Was den weiteren Verlauf meines Studiums angeht, gibt es für mich noch einige Fragezeichen. Gerade in der Neuropsychologie sind die visuellen Aspekte nicht zu vernachlässigen, während in meinem zweiten Schwerpunkt, die klinische Psychologie, teure Weiterbildungen erforderlich sind, um ihn erfolgreich abschließen zu können. Ich bin also gespannt was die weitere Zukunft bringen wird. Ich denke zum Beispiel über einen beruflichen Werdegang in der psychologischen Forschung nach.

Und sonst noch:

Lena Hörster mit Sanitäterjacke neben einem kindergroßen Playmobil-Sanitäter

Neben dem Studium bin ich ehrenamtlich im Roten Kreuz tätig, als Ausbilderin für Erste Hilfe und in der Bereitschaft sowie im Jugendrotkreuz auf Orts- und Kreisebene. Ich habe eine Jugendleiterausbildung absolviert, um im Jugendrotkreuz als Gruppenleiterin tätig sein zu können. Außerdem habe ich eine Sanitätsausbildung durchlaufen, nach meinem Auslandsjahr mein Wissen durch Lehrgänge aufgefrischt und dann noch ein bisschen was draufgesattelt mit dem Ziel, Erste-Hilfe-Ausbilderin zu werden. Wir bieten auch einmal im Jahr einen Kurs für Teilnehmer*innen mit Seheinschränkung an. Überwiegend bin ich aber in der regulären Breitenausbildung tätig, da sich der Ausbilderschein für einen Kurs im Jahr nicht wirklich lohnt. Seitdem halte ich 2 bis 3 Kurse im Monat und bringe betrieblichen Ersthelfer*innen, Helfer*innen der Feuerwehr, Menschen, die ihren Führerschein machen wollen oder Lehramtsstudierenden das Thema Erste Hilfe nah. Bei meiner ehrenamtlichen Arbeit bin ich froh, immer wieder auf Menschen zu stoßen, die bereit sind, auch mal etwas Ungewöhnliches auszuprobieren und mit einer blinden Person in diesem Bereich zusammenzuarbeiten.
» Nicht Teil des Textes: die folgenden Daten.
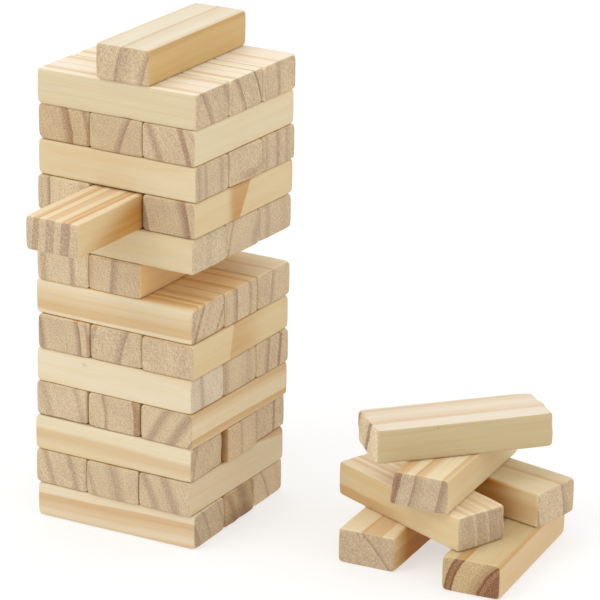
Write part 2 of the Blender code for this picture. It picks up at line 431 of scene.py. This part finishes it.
def block_mesh(name, size, rng):
    """Planed pine block in its own frame: X along towards the seen end, Y across, Z up, centred."""
    half = size / MM / 2
    points, faces = lattice(
        stations(2 * half.x, INNER_STEP["along"]),
        stations(2 * half.y, INNER_STEP["across"]),
        stations(2 * half.z, INNER_STEP["up"]),
    )
    shift = Vector([rng.uniform(0, SHIFT_REACH) for _ in range(3)])
    radius = EDGE_RADIUS + rng.uniform(*RADIUS_SPREAD)
    dents = draw_dents(half, rng)
    waney = WANEY_EDGES.get(name, [])
    placed = []
    for p in points:
        p = rounded(p, half, edge_radius(p, half, radius, dents, waney, shift))
        if name in LEANING_SIDES and p.y < 0:
            p = leaned(p, half, *LEANING_SIDES[name])
        wave = SURFACE_WAVE * (0.5 + 0.5 * noise.noise(p * WAVE_PACE + shift))
        p = p - Vector((p.x / half.x, p.y / half.y, p.z / half.z)) * wave
        placed.append(p * MM)
    mesh = bpy.data.meshes.new(name)
    mesh.from_pydata(placed, [], faces)
    mesh.validate()
    mesh.polygons.foreach_set("use_smooth", [True] * len(mesh.polygons))
    mesh.update()
    return mesh


# ---------------------------------------------------------------------------------------------
# The wood
# ---------------------------------------------------------------------------------------------
RING_REACH = 50.0 * MM      # how far to each side of a block's middle its rings are laid out
RING_WANDER = 2.2 * MM      # how unevenly a ring runs
RING_QUIVER = 1.1 * MM      # and how ragged it is
RING_DRIFT = 0.018          # the most that the rings drift sideways along a block, as a slope

# A late-wood band
SHARP_FADE = 0.35 * MM      # over how far its sharp side fades
SOFT_FADE = 0.60            # over how far its soft side does, as a share of its width
SHARP_CORE = 0.95           # how far its darkest part goes to a sharp side, as a share of the half width,
SOFT_CORE = 0.45            # to a soft side,
LOPSIDED_CORE = -0.30       # and to a soft side that is opposite a sharp one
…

Dabei ist es wichtig, die eigenen Grenzen zu kennen und sie zu kommunizieren. Diese Ehrlichkeit mir selbst und anderen gegenüber hat es mir ermöglicht, meine Grenzen mit etwas Kreativität immer weiter auszudehnen, aber auch zu akzeptieren, dass meine Blindheit mir Grenzen setzt. Eigene Erfahrungen zu sammeln ist enorm wichtig für mich. Nur so kann ich auch den Umgang mit Rückschlägen, mit Frustration, lernen und nach neuen Wegen suchen, wie etwas doch noch gelingen kann.